The integrated database management system and open data platform will bring together data from various disparate systems, including health, education, and agriculture.

“At first it was my perception that this is simply about collecting data and just uploading it,” Manandhar told Cities Today. That was until she learned more about the concept of data stewardship.

“We have to manage so many things, such as we need to know what sorts of datasets the users are trying to collect from the government. We need to maintain the data quality, maintain the data standards, and look at accessibility and availability, and maintain its accuracy as well,” she says.

“I’m really looking forward to learning more about this and applying the learning and experiences from this course to our open data portal.”

Culture change in Syracuse

Nicolas Diaz, Chief Innovation & Data Officer, City of Syracuse, NY, took part in the first data stewards’ cohort in November 2020, shortly after he took on his role and was grappling with many of the issues the training addresses.

Nicolas Diaz, City of Syracuse

“My main takeaway was understanding that there’s a whole value chain around data,” he says. “People tend to assume that data is all about getting a tonne of datasets and then letting the AI run wild to find connections, or alternatively they think it’s all about deploying futuristic technology in the city and that will translate automatically into better outcomes.

“Participating in this programme dispelled that myth and [developed my] understanding that you really need to think about data holistically.”

He said he also discovered tools to assess and address the quality of data, engaged with deeper ethical dimensions, and began to consider issues such as the sustainability of collaborative data models.

For instance, a project in Syracuse that preceded Diaz’s appointment saw the city using mobility data from Facebook to inform public health decision-making, with support from the COVID-19 Mobility Data Network, a group of infectious disease epidemiologists from universities around the world.

Data stewardship concepts such as “publishing with purpose” are playing a key role in strategic planning and new initiatives within Diaz’s office.

The city is moving from a system of siloed departmental data sources and systems to an integrated cloud-based system.

“We can do a lot more,” Diaz says. “And that’s where the concept of data reusability comes in.”

One project focuses on improving the operational capacity of the water finance department which currently uses manual paper-based processes.

Diaz comments: “We want to use our data infrastructure to make that more straightforward and save money and time, but at the same time as we’re connecting that data infrastructure, we also want to build analytical databases which allow us to do a lot more.”

This could include historical analysis and potentially AI-powered predictions that flag where there is water leakage based on the billing.

“But we cannot get there unless we have that base layer of infrastructure,” Diaz says.

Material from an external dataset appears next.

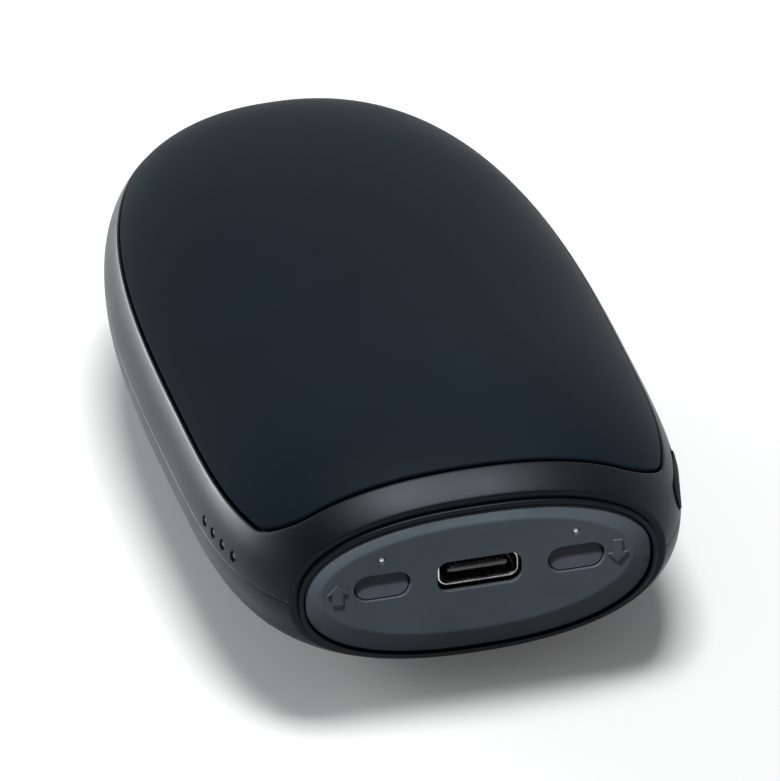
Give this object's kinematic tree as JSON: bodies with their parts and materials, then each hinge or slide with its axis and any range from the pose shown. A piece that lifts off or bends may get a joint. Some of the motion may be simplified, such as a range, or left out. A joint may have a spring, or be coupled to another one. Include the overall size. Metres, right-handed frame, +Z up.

Tracking investment outcomes with data

Syracuse received US$123 million in American Rescue Plan Act (ARPA) funding, and Diaz’s office is part of the core team for this, including the creation of a performance management framework.

As well as tracking allocation, planning and implementation, projects must also have outputs and outcomes, including equity metrics in many cases.

“This is something that’s quite revolutionary for us…we were not used to thinking around data in this way,” says Diaz, and it’s likely to represent a long-term culture change.

“This is a huge pot of money for us — almost half of our yearly operating budget. We want it to transform our community but we also want to use it to transform our internal city practices.”

The city has also launched a surveillance technology working group, which includes city representatives, community stakeholders, and external and industry experts.

“That starts putting a lot of oversight around [any] potential new data collection capabilities of the city, which is something we’ve never done or thought about before,” comments Diaz.

While he says there is some overlap between a chief data officer and a data steward, “that multi- faceted approach is what’s important and maybe the responsibilities of the data steward will be shared among many different folks.”